“Three Pines was not on any map and was only ever found by people who had lost their way.”
This was how Louise Penny described the fictional village of Three Pines in her mystery novel series to millions of readers who, for almost 20 years, have found themselves at home in Penny’s writing. After a year’s hiatus, New York Times Bestselling author Louise Penny returned with her 19th novel, “The Gray Wolf.”
Penny took to the Emerson Colonial stage on Nov. 1 as part of her book tour. The event was hosted by Harvard Book Store, which supplied every ticketed guest with a copy of the novel.
The event’s moderator, Tim Ehrenberg, president of the Nantucket Book Festival and host of the popular podcast “Tim Talks Books,” welcomed her by taking a picture with the crowd holding up their books in the air, dotting the packed theater with the familiar blue-and-white cover.
The novelist, speaking in a warm French Canadian accent (she later joked that she didn’t think she had a discernible accent), regaled the crowd with her wit and honesty. She recounted how a five year period of total writer’s block after she quit her job as a journalist at the Canadian Broadcasting Company led her to the place in which she found herself today.
After such a long struggle, Penny said, clarity broke through when she joined a group of various female artists after moving from Montreal to a small town in Quebec.
“They showed me that creativity is a process,” Penny said. “I never thought of it that way. I thought I had to get it right the first time.”
Once Penny achieved her breakthrough, she decided on the genre simply by looking at her bedside table and seeing the abundance of true-crime, thriller, and mystery novels stacked there.

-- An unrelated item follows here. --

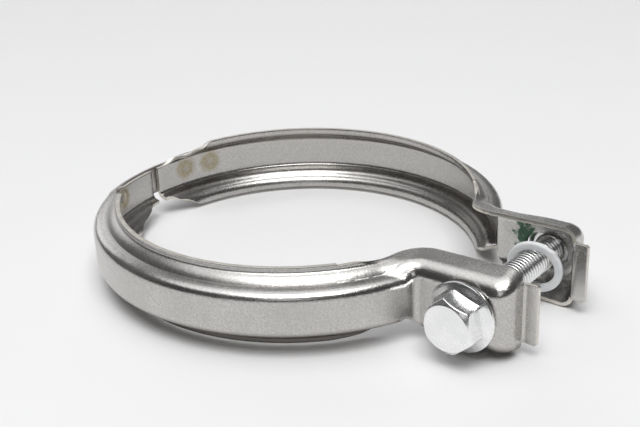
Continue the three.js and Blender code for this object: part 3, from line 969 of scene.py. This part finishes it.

“I wrote the novel I wanted to read,” Penny explained.
That first novel, “Still Life,” was released in 2005 and won the Anthony Award for Best First Novel in 2007.
Reminiscent of Agatha Christie’s classic Hercule Poirot, Penny’s novels center around Quebec-based detective Armand Gamache and his crime-fighting efforts within the tiny village of Three Pines. “The Gray Wolf” tells the story of a new mystery coming his way, beginning with a scene full of relentless phone calls that shatter his otherwise peaceful Sunday morning.
Penny spoke of how she modeled parts of Gamache on her late husband, Dr. Micheal Whitehead, particularly the character’s optimistic outlook on life despite the suffering he witnessed, an attitude that mirrored her husband’s. Whitehead worked as the director of hematology at the Montreal Children’s Hospital until his diagnosis of dementia, which he passed away from in 2016.
“I see it now as, Micheal is immortal,” Penny said.
She credits Whitehead with granting her the financial and emotional support she needed to do what she always wanted, which was to write. She remembered being enamored with the magic of the craft since she was eight years old, having gotten over her fear of spiders by reading “Charlotte’s Web.”
”If reading was that powerful,” she said, “then how amazing to be the writer.”
A self-proclaimed fan of the Latin American magical realism tradition a la Isabelle Allende and Gabriel Garcia Marquez, she described how she tries to weave a certain degree of magic into everyday circumstances within her writing. She gave the example of the fictional setting of Three Pines, which, since it does not truly exist, is more of a state of mind: one of kindness, forgiveness, and goodness.
Those principles, coupled with the richly detailed character studies that pepper each novel, keep audiences engaged even all these years into Penny’s journey.
“It’s the characters really, that keep you coming back,” said longtime fan Rosalie Edes after the event. “The books aren’t all the same kind of mystery book.”
Penny said herself that she cannot write with the traditional mystery formula commonly expected in long-form series like hers, since she prefers taking risks in her novels.
Given the amount of books in the series, an audience member asked if Penny believed there were common themes running through the 19 novels.
Her books, she first explained, are about terror, but they are also about goodness, love, and friendship.
As a lifelong lover of poetry, Penny quoted a line from W.H. Auden’s elegy to Melville:
“Goodness existed, that was the new knowledge / his terror had to blow itself quite out to let him see it.”
The line appears in the first of the 19 novels, and the author described it as emblematic of the spirit of the Three Pines series as a whole, and the messages she hopes to imbibe through her work.
“If there’s one thing you take away from my books,” she said, “let it be that. Goodness existed.”